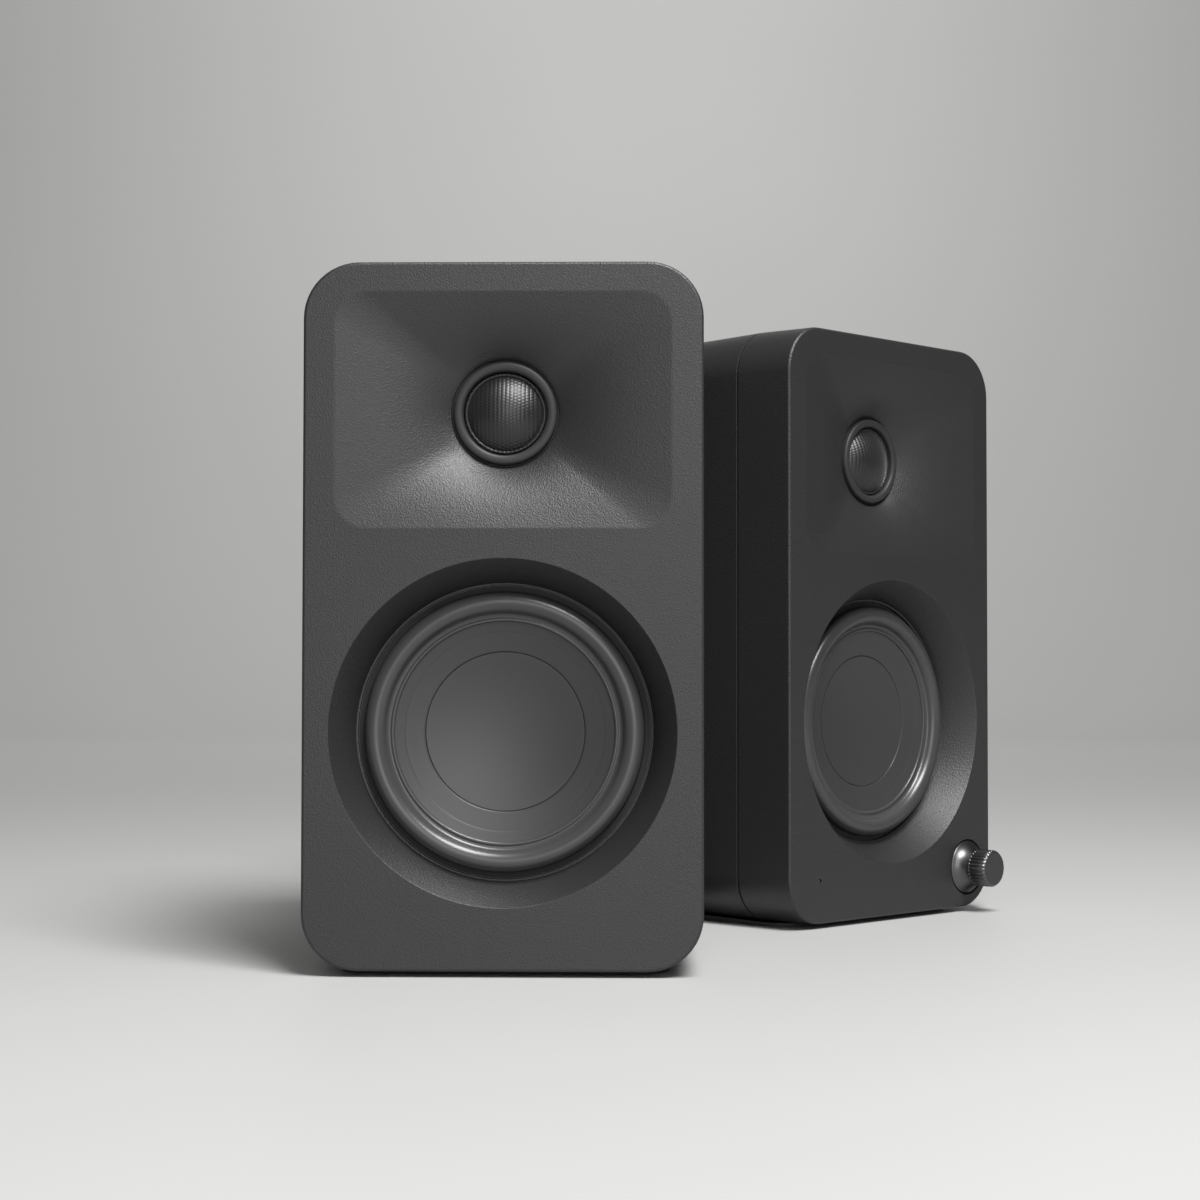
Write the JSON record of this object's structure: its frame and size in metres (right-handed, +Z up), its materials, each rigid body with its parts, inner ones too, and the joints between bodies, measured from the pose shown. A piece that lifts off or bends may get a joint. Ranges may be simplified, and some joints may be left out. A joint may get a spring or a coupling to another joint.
{
  "type": "desktop speakers",
  "caption": "Pair of small powered desktop speakers: moulded cabinets with a rectangular waveguide over a recessed woofer, and a fluted volume knob on one.",
  "frame": {"origin": "on the desk under the middle of the passive cabinet, at the mouth of its stand thread", "axes": "+Z up, -Y the way the passive cabinet faces, +X to the right seen from its front, towards the active cabinet"},
  "size_m": [0.1991, 0.2567, 0.1785],
  "materials": {
    "shell_plastic": "fine moulded texture, charcoal",
    "pad_rubber": "matte black",
    "stand_brass": "turned",
    "screw_steel": "black oxide",
    "port_plastic": "satin black",
    "frame_steel": "black lacquer over pressed steel",
    "surround_rubber": "smooth, semi-gloss",
    "cone_polymer": "satin charcoal",
    "coil_copper": "lacquered copper wire on a former",
    "spider_cloth": "impregnated weave",
    "magnet_ferrite": "sintered ferrite",
    "tweeter_plastic": "satin",
    "dome_silk": "coated silk weave",
    "lead_sleeve": "insulated wire",
    "socket_plastic": "moulded black",
    "socket_metal": "nickel plated",
    "board": "solder mask",
    "bare_aluminium": "extruded",
    "clear_polymer": "clear moulding",
    "knob_metal": "dark anodised, glossy"
  },
  "bodies": {
    "passive_cabinet": {"passive_front_shell": "shell_plastic", "passive_rear_shell": "shell_plastic", "passive_seam_gasket": "pad_rubber", "passive_base_pad": "pad_rubber", "passive_stand_insert": "stand_brass", "passive_screws": "screw_steel", "passive_port_tube": "port_plastic", "passive_connector_panel": "port_plastic", "passive_link_socket": "socket_plastic", "passive_woofer_frame": "frame_steel", "passive_woofer_surround": "surround_rubber", "passive_woofer_spider": "spider_cloth", "passive_woofer_top_plate": "frame_steel", "passive_woofer_magnet": "magnet_ferrite", "passive_woofer_yoke": "frame_steel", "passive_tweeter_frame": "tweeter_plastic", "passive_tweeter_cup": "frame_steel", "passive_tweeter_magnet": "magnet_ferrite", "passive_leads": "lead_sleeve"},
    "passive_cone": {"passive_woofer_cone": "cone_polymer", "passive_woofer_dust_cap": "cone_polymer", "passive_woofer_coil": "coil_copper"},
    "passive_dome": {"passive_tweeter_dome": "dome_silk", "passive_tweeter_coil": "coil_copper"},
    "active_cabinet": {"active_front_shell": "shell_plastic", "active_rear_shell": "shell_plastic", "active_seam_gasket": "pad_rubber", "active_base_pad": "pad_rubber", "active_stand_insert": "stand_brass", "active_screws": "screw_steel", "active_port_tube": "port_plastic", "active_connector_panel": "port_plastic", "active_link_socket": "socket_plastic", "active_woofer_frame": "frame_steel", "active_woofer_surround": "surround_rubber", "active_woofer_spider": "spider_cloth", "active_woofer_top_plate": "frame_steel", "active_woofer_magnet": "magnet_ferrite", "active_woofer_yoke": "frame_steel", "active_tweeter_frame": "tweeter_plastic", "active_tweeter_cup": "frame_steel", "active_tweeter_magnet": "magnet_ferrite", "active_leads": "lead_sleeve", "rca_jacks": "socket_metal", "usb_socket": "socket_metal", "power_inlet": "socket_plastic", "amp_board": "board", "heat_sink": "bare_aluminium", "control_board": "board", "light_pipe": "clear_polymer", "encoder_body": "screw_steel"},
    "active_cone": {"active_woofer_cone": "cone_polymer", "active_woofer_dust_cap": "cone_polymer", "active_woofer_coil": "coil_copper"},
    "active_dome": {"active_tweeter_dome": "dome_silk", "active_tweeter_coil": "coil_copper"},
    "knob_plunger": {"encoder_plunger": "socket_plastic"},
    "knob": {"encoder_shaft": "screw_steel", "volume_knob": "knob_metal"},
    "swap_switch": {"swap_slider": "socket_plastic"}
  },
  "joints": [
    {"name": "cabinet_spacing", "type": "slide", "parent": "passive_cabinet", "child": "active_cabinet", "axis": [1, 0, 0], "range_m": [0, 0.4]},
    {"name": "passive_cone_travel", "type": "slide", "parent": "passive_cabinet", "child": "passive_cone", "axis": [0, -1, 0], "range_m": [-0.0025, 0.0025], "stiffness_N_per_m": 900, "deforming": ["passive_woofer_surround", "passive_woofer_spider"]},
    {"name": "passive_dome_travel", "type": "slide", "parent": "passive_cabinet", "child": "passive_dome", "axis": [0, -1, 0], "range_m": [-0.00025, 0.00025], "stiffness_N_per_m": 900},
    {"name": "active_cone_travel", "type": "slide", "parent": "active_cabinet", "child": "active_cone", "axis": [0.729, -0.6845, 0], "range_m": [-0.0025, 0.0025], "stiffness_N_per_m": 900, "deforming": ["active_woofer_surround", "active_woofer_spider"]},
    {"name": "active_dome_travel", "type": "slide", "parent": "active_cabinet", "child": "active_dome", "axis": [0.729, -0.6845, 0], "range_m": [-0.00025, 0.00025], "stiffness_N_per_m": 900},
    {"name": "knob_push", "type": "slide", "parent": "active_cabinet", "child": "knob_plunger", "axis": [-0.729, 0.6845, 0], "range_m": [0, 0.0006], "stiffness_N_per_m": 900},
    {"name": "knob_turn", "type": "hinge", "parent": "knob_plunger", "child": "knob", "pos_m": [0.14203, 0.09486, 0.014], "axis": [0.729, -0.6845, 0], "continuous": true},
    {"name": "swap_travel", "type": "slide", "parent": "active_cabinet", "child": "swap_switch", "axis": [0.6845, 0.729, 0], "range_m": [0, 0.003]}
  ]
}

--*--

◆ What you will do ◆
Write out the full listing, keeping every line exactly as it is.

◆ Task answer ◆
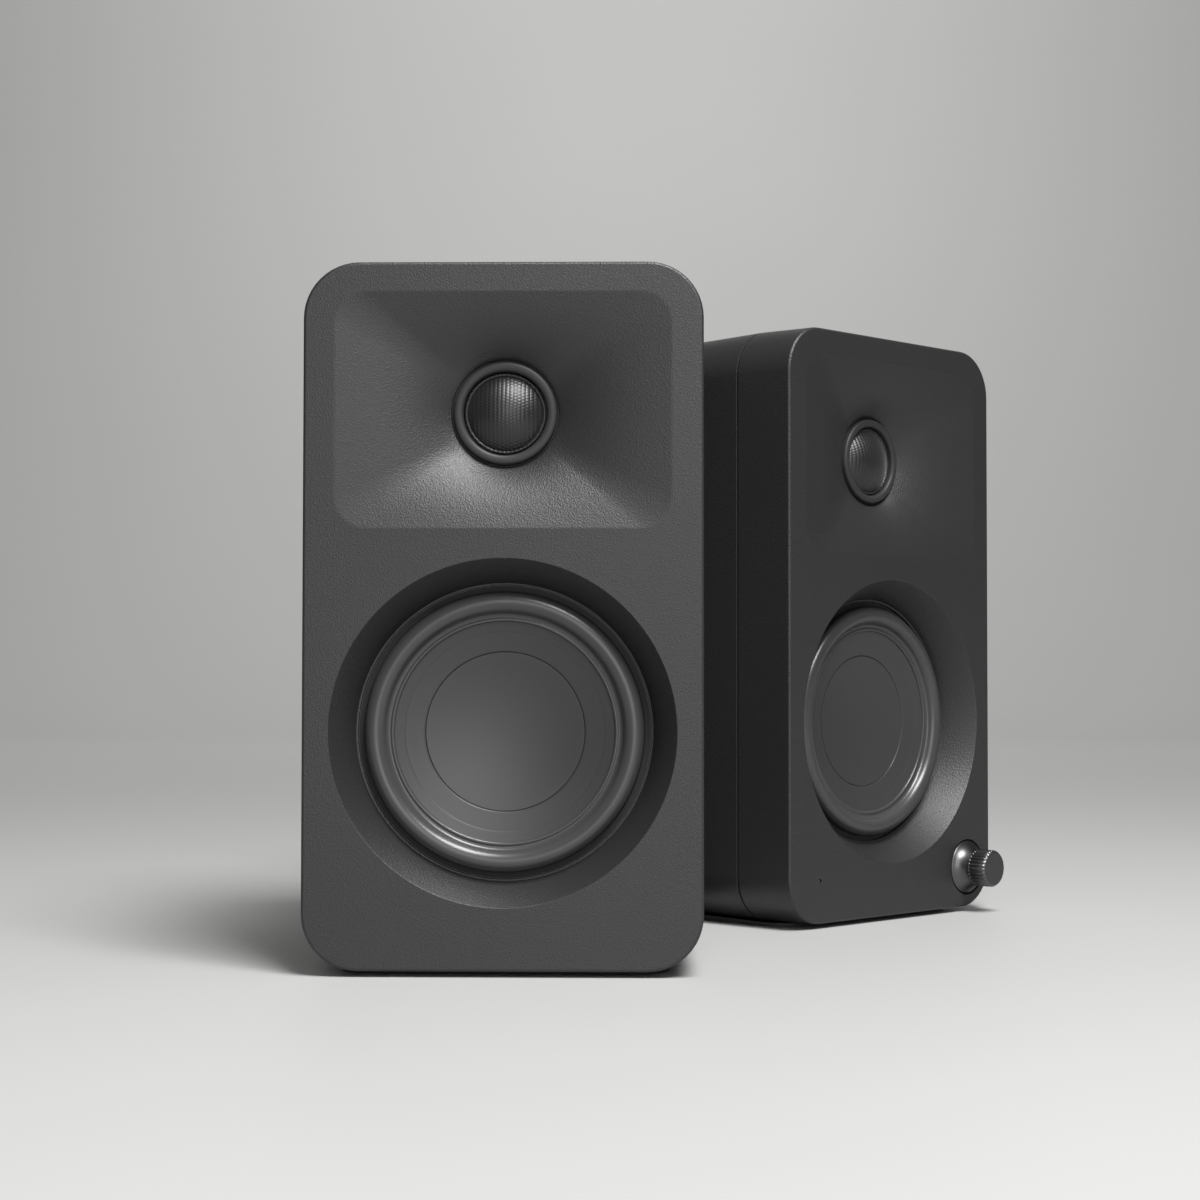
Write the JSON record of this object's structure: its frame and size in metres (right-handed, +Z up), its materials, each rigid body with its parts, inner ones too, and the joints between bodies, measured from the pose shown. A piece that lifts off or bends may get a joint. Ranges may be simplified, and some joints may be left out. A joint may get a spring or a coupling to another joint.
{
  "type": "desktop speakers",
  "caption": "Pair of small powered desktop speakers: moulded cabinets with a rectangular waveguide over a recessed woofer, and a fluted volume knob on one.",
  "frame": {"origin": "on the desk under the middle of the passive cabinet, at the mouth of its stand thread", "axes": "+Z up, -Y the way the passive cabinet faces, +X to the right seen from its front, towards the active cabinet"},
  "size_m": [0.1991, 0.2567, 0.1785],
  "materials": {
    "shell_plastic": "fine moulded texture, charcoal",
    "pad_rubber": "matte black",
    "stand_brass": "turned",
    "screw_steel": "black oxide",
    "port_plastic": "satin black",
    "frame_steel": "black lacquer over pressed steel",
    "surround_rubber": "smooth, semi-gloss",
    "cone_polymer": "satin charcoal",
    "coil_copper": "lacquered copper wire on a former",
    "spider_cloth": "impregnated weave",
    "magnet_ferrite": "sintered ferrite",
    "tweeter_plastic": "satin",
    "dome_silk": "coated silk weave",
    "lead_sleeve": "insulated wire",
    "socket_plastic": "moulded black",
    "socket_metal": "nickel plated",
    "board": "solder mask",
    "bare_aluminium": "extruded",
    "clear_polymer": "clear moulding",
    "knob_metal": "dark anodised, glossy"
  },
  "bodies": {
    "passive_cabinet": {"passive_front_shell": "shell_plastic", "passive_rear_shell": "shell_plastic", "passive_seam_gasket": "pad_rubber", "passive_base_pad": "pad_rubber", "passive_stand_insert": "stand_brass", "passive_screws": "screw_steel", "passive_port_tube": "port_plastic", "passive_connector_panel": "port_plastic", "passive_link_socket": "socket_plastic", "passive_woofer_frame": "frame_steel", "passive_woofer_surround": "surround_rubber", "passive_woofer_spider": "spider_cloth", "passive_woofer_top_plate": "frame_steel", "passive_woofer_magnet": "magnet_ferrite", "passive_woofer_yoke": "frame_steel", "passive_tweeter_frame": "tweeter_plastic", "passive_tweeter_cup": "frame_steel", "passive_tweeter_magnet": "magnet_ferrite", "passive_leads": "lead_sleeve"},
    "passive_cone": {"passive_woofer_cone": "cone_polymer", "passive_woofer_dust_cap": "cone_polymer", "passive_woofer_coil": "coil_copper"},
    "passive_dome": {"passive_tweeter_dome": "dome_silk", "passive_tweeter_coil": "coil_copper"},
    "active_cabinet": {"active_front_shell": "shell_plastic", "active_rear_shell": "shell_plastic", "active_seam_gasket": "pad_rubber", "active_base_pad": "pad_rubber", "active_stand_insert": "stand_brass", "active_screws": "screw_steel", "active_port_tube": "port_plastic", "active_connector_panel": "port_plastic", "active_link_socket": "socket_plastic", "active_woofer_frame": "frame_steel", "active_woofer_surround": "surround_rubber", "active_woofer_spider": "spider_cloth", "active_woofer_top_plate": "frame_steel", "active_woofer_magnet": "magnet_ferrite", "active_woofer_yoke": "frame_steel", "active_tweeter_frame": "tweeter_plastic", "active_tweeter_cup": "frame_steel", "active_tweeter_magnet": "magnet_ferrite", "active_leads": "lead_sleeve", "rca_jacks": "socket_metal", "usb_socket": "socket_metal", "power_inlet": "socket_plastic", "amp_board": "board", "heat_sink": "bare_aluminium", "control_board": "board", "light_pipe": "clear_polymer", "encoder_body": "screw_steel"},
    "active_cone": {"active_woofer_cone": "cone_polymer", "active_woofer_dust_cap": "cone_polymer", "active_woofer_coil": "coil_copper"},
    "active_dome": {"active_tweeter_dome": "dome_silk", "active_tweeter_coil": "coil_copper"},
    "knob_plunger": {"encoder_plunger": "socket_plastic"},
    "knob": {"encoder_shaft": "screw_steel", "volume_knob": "knob_metal"},
    "swap_switch": {"swap_slider": "socket_plastic"}
  },
  "joints": [
    {"name": "cabinet_spacing", "type": "slide", "parent": "passive_cabinet", "child": "active_cabinet", "axis": [1, 0, 0], "range_m": [0, 0.4]},
    {"name": "passive_cone_travel", "type": "slide", "parent": "passive_cabinet", "child": "passive_cone", "axis": [0, -1, 0], "range_m": [-0.0025, 0.0025], "stiffness_N_per_m": 900, "deforming": ["passive_woofer_surround", "passive_woofer_spider"]},
    {"name": "passive_dome_travel", "type": "slide", "parent": "passive_cabinet", "child": "passive_dome", "axis": [0, -1, 0], "range_m": [-0.00025, 0.00025], "stiffness_N_per_m": 900},
    {"name": "active_cone_travel", "type": "slide", "parent": "active_cabinet", "child": "active_cone", "axis": [0.729, -0.6845, 0], "range_m": [-0.0025, 0.0025], "stiffness_N_per_m": 900, "deforming": ["active_woofer_surround", "active_woofer_spider"]},
    {"name": "active_dome_travel", "type": "slide", "parent": "active_cabinet", "child": "active_dome", "axis": [0.729, -0.6845, 0], "range_m": [-0.00025, 0.00025], "stiffness_N_per_m": 900},
    {"name": "knob_push", "type": "slide", "parent": "active_cabinet", "child": "knob_plunger", "axis": [-0.729, 0.6845, 0], "range_m": [0, 0.0006], "stiffness_N_per_m": 900},
    {"name": "knob_turn", "type": "hinge", "parent": "knob_plunger", "child": "knob", "pos_m": [0.14203, 0.09486, 0.014], "axis": [0.729, -0.6845, 0], "continuous": true},
    {"name": "swap_travel", "type": "slide", "parent": "active_cabinet", "child": "swap_switch", "axis": [0.6845, 0.729, 0], "range_m": [0, 0.003]}
  ]
}